**Dataset rows:**
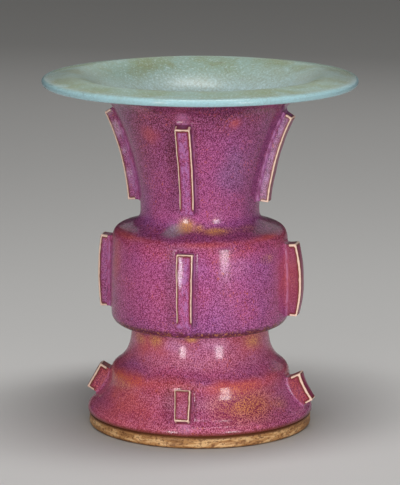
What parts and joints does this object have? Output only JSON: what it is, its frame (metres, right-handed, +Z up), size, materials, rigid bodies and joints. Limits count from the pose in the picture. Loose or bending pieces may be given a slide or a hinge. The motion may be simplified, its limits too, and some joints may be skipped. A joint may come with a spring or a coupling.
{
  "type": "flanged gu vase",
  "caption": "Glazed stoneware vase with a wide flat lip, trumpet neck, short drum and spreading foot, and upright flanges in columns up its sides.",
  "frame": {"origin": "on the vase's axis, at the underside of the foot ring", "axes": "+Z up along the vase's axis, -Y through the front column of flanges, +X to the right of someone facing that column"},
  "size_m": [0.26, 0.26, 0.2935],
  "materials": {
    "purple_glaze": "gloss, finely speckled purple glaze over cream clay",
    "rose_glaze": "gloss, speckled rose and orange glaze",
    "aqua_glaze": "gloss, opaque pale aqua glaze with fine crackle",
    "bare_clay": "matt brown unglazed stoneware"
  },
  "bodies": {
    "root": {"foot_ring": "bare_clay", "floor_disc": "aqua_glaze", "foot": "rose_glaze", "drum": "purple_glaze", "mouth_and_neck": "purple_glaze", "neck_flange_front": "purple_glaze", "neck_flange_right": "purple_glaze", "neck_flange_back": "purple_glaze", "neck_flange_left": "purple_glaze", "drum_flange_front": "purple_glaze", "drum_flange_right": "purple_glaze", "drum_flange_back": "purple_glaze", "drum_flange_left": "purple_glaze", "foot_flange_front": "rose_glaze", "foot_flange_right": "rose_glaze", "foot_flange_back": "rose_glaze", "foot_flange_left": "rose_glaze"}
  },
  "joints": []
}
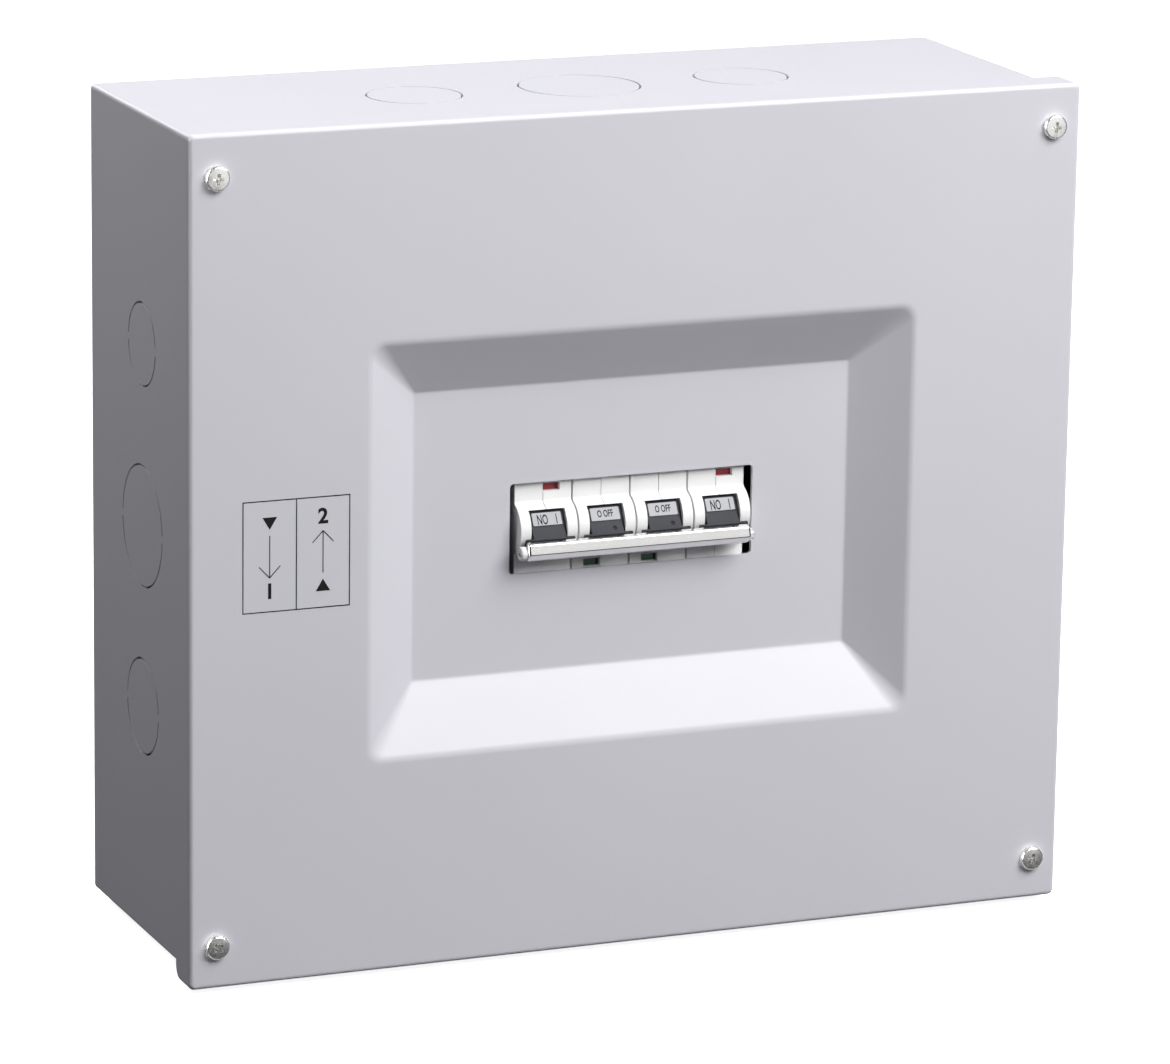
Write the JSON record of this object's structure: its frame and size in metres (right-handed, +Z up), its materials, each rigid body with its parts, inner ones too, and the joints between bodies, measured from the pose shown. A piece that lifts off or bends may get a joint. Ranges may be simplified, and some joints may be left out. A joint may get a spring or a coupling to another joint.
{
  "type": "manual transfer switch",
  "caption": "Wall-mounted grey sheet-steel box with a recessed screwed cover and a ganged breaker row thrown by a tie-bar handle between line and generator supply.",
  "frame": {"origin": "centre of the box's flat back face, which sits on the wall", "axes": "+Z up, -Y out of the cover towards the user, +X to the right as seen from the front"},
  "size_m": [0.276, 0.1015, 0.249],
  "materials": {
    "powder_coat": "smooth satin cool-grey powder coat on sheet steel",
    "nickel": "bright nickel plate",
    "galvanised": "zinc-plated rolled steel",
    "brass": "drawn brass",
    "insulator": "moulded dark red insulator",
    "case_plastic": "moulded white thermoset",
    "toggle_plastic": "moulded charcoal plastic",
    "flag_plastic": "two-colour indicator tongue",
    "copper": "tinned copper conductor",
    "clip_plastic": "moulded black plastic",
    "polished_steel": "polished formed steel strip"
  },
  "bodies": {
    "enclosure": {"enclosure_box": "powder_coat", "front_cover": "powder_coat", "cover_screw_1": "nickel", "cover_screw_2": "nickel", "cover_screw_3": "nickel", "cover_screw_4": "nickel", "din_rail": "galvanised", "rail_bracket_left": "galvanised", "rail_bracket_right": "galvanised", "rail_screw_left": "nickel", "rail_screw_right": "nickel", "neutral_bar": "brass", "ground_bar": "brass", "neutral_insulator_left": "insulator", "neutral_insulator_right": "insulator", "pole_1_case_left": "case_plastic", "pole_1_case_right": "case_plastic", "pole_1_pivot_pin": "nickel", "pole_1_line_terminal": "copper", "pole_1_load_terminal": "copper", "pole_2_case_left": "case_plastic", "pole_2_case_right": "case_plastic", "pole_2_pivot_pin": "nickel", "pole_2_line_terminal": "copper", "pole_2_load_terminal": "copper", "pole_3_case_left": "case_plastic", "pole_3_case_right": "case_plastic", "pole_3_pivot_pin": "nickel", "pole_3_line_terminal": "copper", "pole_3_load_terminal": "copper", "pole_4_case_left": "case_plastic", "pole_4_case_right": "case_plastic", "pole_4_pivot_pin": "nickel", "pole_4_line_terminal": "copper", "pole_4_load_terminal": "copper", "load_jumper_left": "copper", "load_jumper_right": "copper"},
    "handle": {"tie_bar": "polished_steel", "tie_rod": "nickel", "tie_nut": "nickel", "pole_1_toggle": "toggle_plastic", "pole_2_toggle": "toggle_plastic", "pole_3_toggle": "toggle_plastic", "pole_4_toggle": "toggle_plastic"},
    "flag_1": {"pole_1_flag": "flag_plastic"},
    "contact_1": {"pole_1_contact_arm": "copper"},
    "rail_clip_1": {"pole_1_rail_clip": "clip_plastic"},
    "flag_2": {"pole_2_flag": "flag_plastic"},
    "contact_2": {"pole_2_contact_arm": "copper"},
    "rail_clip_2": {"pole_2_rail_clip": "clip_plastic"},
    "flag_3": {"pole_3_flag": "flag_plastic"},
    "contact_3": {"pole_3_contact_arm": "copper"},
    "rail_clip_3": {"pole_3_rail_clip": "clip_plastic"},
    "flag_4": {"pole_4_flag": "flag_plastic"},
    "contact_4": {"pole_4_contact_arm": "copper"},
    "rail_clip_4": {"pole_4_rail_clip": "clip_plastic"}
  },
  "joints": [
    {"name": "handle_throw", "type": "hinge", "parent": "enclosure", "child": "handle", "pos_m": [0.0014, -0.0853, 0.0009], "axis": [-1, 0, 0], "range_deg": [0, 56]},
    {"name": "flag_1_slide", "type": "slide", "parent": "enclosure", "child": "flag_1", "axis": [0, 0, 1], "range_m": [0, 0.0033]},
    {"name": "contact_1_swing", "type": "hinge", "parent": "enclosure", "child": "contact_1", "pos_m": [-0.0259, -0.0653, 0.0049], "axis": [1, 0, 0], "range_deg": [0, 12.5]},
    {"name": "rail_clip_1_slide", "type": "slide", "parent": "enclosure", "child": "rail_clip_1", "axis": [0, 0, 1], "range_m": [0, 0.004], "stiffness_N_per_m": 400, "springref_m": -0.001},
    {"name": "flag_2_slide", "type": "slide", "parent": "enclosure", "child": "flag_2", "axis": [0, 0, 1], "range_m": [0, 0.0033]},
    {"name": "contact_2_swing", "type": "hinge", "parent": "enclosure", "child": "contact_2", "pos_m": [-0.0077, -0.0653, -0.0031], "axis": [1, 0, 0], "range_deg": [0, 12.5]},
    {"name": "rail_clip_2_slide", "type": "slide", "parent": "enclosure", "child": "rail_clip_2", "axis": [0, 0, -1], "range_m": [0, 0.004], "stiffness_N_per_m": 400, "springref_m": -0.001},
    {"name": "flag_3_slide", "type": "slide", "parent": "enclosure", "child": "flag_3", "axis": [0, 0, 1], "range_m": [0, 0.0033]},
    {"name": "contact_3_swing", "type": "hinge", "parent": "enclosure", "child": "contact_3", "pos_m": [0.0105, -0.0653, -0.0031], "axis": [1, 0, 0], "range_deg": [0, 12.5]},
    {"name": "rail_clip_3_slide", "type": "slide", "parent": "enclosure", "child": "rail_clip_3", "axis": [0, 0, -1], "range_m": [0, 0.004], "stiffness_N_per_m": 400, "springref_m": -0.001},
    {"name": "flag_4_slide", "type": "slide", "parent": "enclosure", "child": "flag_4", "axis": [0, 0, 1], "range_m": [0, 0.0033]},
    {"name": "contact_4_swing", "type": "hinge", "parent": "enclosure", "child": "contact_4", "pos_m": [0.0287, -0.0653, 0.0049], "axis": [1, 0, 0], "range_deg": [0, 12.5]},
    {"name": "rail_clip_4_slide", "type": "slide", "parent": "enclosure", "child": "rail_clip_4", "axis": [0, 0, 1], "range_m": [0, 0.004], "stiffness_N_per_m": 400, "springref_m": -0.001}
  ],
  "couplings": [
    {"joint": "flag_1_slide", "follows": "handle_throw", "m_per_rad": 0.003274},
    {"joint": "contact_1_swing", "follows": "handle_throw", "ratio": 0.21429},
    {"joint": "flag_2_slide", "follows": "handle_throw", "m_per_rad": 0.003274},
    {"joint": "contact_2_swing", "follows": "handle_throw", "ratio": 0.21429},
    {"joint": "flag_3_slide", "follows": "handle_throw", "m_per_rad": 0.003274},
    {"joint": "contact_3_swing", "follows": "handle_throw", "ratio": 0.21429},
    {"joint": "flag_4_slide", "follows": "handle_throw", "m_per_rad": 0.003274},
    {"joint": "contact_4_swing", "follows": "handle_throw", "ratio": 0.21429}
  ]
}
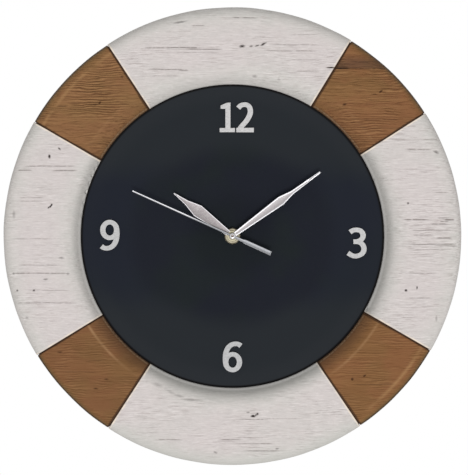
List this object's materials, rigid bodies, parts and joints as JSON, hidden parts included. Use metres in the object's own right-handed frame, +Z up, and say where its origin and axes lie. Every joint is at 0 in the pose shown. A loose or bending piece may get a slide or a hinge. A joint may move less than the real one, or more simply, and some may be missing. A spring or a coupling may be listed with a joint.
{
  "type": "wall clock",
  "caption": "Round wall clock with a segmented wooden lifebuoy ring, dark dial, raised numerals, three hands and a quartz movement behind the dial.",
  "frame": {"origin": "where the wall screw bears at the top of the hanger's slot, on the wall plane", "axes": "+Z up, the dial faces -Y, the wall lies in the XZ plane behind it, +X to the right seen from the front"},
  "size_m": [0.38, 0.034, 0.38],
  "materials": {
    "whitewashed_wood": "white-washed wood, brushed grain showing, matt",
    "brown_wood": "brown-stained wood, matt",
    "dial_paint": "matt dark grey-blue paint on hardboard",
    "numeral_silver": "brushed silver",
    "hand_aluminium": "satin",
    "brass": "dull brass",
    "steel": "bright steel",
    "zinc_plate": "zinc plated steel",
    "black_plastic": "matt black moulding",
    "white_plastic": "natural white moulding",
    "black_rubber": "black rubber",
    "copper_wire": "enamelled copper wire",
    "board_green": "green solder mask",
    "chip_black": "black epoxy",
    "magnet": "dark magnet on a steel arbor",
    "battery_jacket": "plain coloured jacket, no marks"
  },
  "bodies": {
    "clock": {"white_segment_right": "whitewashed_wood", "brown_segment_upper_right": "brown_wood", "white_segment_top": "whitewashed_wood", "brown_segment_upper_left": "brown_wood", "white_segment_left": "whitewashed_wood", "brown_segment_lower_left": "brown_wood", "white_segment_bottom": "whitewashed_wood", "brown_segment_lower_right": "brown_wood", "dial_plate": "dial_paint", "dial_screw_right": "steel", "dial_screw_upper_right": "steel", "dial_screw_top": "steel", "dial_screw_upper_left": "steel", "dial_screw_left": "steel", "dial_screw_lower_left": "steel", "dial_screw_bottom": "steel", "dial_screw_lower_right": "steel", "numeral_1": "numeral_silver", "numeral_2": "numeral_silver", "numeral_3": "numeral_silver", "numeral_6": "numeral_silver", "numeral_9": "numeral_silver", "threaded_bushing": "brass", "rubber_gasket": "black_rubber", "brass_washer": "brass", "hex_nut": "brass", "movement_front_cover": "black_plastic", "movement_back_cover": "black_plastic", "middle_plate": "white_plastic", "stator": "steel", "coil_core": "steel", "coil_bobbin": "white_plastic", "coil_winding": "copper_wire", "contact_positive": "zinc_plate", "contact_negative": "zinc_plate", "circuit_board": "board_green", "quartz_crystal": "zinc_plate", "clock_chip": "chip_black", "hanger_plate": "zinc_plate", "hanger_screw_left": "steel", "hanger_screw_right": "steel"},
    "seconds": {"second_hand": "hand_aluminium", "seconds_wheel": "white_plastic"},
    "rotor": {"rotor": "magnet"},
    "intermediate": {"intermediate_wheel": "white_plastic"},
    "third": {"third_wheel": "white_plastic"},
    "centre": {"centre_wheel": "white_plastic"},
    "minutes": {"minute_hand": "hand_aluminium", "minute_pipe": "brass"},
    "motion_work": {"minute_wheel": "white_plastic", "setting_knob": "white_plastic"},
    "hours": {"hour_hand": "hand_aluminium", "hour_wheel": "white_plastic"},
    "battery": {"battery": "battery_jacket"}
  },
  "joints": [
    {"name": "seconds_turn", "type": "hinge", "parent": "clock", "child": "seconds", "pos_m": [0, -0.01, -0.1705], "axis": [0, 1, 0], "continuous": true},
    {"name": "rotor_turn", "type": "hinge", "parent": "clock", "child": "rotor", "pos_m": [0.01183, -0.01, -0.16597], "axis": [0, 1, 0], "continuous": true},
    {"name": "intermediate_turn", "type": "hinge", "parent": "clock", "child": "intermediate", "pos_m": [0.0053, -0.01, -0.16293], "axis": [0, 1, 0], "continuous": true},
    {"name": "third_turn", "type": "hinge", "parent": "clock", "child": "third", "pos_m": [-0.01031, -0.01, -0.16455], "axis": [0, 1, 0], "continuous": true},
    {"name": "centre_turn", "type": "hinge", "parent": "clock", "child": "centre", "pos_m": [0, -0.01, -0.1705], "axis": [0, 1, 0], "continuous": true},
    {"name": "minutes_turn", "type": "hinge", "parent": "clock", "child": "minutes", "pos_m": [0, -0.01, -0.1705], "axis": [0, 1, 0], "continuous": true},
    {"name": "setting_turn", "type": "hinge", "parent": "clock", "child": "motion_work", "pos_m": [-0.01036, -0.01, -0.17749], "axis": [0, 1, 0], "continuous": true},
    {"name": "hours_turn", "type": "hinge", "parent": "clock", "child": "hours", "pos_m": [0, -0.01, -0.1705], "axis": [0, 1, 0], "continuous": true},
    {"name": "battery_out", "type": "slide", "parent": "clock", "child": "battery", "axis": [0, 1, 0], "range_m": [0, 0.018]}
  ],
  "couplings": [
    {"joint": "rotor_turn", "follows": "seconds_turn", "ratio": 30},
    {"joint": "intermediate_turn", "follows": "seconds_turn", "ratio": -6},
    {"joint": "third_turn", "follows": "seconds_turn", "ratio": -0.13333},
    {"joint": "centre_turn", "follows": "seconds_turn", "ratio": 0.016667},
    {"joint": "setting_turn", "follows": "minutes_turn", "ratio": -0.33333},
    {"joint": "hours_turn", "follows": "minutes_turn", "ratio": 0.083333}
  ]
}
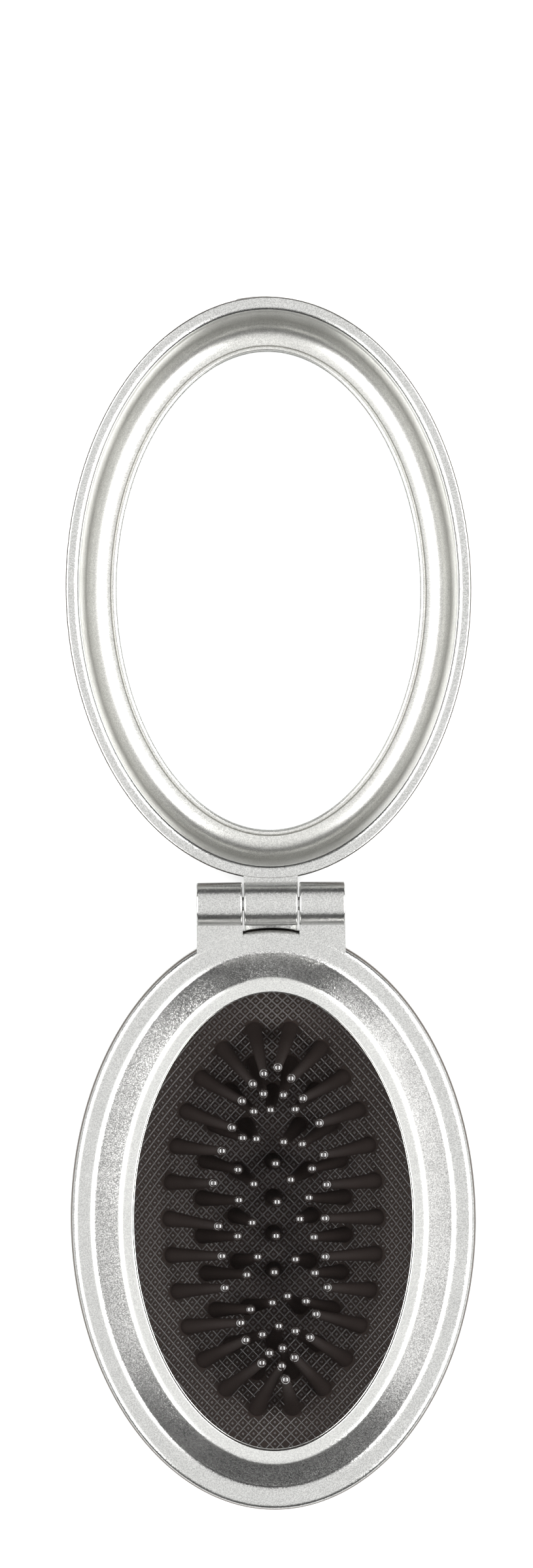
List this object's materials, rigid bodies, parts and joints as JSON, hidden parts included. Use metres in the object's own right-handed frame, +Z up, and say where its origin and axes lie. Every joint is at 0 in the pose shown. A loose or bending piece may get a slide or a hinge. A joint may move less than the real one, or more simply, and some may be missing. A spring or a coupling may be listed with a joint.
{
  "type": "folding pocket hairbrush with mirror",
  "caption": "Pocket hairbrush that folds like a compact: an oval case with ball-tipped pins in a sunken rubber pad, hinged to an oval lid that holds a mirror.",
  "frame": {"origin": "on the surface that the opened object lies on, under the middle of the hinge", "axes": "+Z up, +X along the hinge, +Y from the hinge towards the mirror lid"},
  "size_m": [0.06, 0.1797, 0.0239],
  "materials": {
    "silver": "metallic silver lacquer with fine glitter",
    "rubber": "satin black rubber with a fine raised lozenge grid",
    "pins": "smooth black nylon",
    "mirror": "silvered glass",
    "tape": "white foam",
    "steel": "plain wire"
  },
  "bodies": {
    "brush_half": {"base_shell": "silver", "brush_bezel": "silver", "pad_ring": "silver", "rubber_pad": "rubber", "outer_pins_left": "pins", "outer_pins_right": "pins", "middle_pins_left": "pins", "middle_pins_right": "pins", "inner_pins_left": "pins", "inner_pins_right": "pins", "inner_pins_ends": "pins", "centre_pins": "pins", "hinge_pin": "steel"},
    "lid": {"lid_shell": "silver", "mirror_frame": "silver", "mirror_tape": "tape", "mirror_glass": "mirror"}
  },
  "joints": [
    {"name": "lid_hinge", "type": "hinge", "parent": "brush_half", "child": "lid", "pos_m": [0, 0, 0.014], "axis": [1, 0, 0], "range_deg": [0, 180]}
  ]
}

**What you should do:** Identify each line containing the string "between" and copy it out.

**Written answer:**
Write the JSON record of this object's structure: its frame and size in metres (right-handed, +Z up), its materials, each rigid body with its parts, inner ones too, and the joints between bodies, measured from the pose shown. A piece that lifts off or bends may get a joint. Ranges may be simplified, and some joints may be left out. A joint may get a spring or a coupling to another joint.
  "caption": "Wall-mounted grey sheet-steel box with a recessed screwed cover and a ganged breaker row thrown by a tie-bar handle between line and generator supply.",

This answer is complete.